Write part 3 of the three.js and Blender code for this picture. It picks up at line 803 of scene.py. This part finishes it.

---

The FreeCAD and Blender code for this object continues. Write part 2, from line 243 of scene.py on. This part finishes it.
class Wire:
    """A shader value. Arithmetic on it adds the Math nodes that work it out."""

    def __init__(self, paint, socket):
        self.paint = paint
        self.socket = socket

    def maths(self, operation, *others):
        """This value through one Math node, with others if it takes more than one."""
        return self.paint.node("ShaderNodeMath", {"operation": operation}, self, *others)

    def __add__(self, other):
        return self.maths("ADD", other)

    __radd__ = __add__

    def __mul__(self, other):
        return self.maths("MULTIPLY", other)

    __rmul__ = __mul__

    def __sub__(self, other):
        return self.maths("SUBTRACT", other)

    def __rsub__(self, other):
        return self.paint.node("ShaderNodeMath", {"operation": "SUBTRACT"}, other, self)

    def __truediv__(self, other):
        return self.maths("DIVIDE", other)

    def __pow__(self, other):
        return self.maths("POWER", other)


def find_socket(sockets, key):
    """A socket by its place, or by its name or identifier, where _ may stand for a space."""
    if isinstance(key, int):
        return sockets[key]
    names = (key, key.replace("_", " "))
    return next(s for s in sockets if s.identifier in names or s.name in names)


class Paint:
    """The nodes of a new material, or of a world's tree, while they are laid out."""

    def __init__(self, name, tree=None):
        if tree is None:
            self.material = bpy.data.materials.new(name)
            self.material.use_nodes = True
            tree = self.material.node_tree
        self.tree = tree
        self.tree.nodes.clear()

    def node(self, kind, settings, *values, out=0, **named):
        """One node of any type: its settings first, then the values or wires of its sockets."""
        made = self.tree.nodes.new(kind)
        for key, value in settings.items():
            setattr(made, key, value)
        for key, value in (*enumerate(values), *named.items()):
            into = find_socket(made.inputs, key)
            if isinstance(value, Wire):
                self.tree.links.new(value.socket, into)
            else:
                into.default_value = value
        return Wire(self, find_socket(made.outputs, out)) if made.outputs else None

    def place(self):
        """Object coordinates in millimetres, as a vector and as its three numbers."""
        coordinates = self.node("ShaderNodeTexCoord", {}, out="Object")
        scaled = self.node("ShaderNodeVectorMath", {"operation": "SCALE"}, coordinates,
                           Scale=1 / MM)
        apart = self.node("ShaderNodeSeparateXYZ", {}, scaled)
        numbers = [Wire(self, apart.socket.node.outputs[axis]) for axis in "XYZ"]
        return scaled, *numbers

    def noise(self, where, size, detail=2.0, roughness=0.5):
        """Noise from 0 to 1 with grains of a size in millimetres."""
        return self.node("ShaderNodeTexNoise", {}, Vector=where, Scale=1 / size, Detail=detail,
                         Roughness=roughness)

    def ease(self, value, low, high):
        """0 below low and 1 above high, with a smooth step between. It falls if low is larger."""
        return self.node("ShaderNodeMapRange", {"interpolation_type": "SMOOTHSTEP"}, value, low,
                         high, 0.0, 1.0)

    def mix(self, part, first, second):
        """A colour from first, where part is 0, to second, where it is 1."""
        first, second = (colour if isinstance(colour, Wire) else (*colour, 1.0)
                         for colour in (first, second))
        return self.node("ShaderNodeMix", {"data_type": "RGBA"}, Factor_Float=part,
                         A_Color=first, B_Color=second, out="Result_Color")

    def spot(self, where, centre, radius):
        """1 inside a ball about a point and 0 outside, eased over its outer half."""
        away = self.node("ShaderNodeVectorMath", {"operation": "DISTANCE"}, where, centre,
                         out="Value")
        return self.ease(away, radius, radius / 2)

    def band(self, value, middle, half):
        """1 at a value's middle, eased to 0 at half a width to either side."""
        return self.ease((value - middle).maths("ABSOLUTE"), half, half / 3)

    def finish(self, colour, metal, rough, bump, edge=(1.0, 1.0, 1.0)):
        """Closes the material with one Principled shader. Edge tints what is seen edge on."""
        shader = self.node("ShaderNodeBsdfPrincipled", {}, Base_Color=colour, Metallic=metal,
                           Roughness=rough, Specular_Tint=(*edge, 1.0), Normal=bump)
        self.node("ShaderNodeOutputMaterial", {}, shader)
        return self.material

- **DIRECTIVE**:
Give back, word for word, each line from the one containing "The FreeCAD and" down to the one containing "self.socket = socket", including those two lines.

- **CORRECT OUTPUT**:
The FreeCAD and Blender code for this object continues. Write part 2, from line 243 of scene.py on. This part finishes it.
class Wire:
    """A shader value. Arithmetic on it adds the Math nodes that work it out."""

    def __init__(self, paint, socket):
        self.paint = paint
        self.socket = socket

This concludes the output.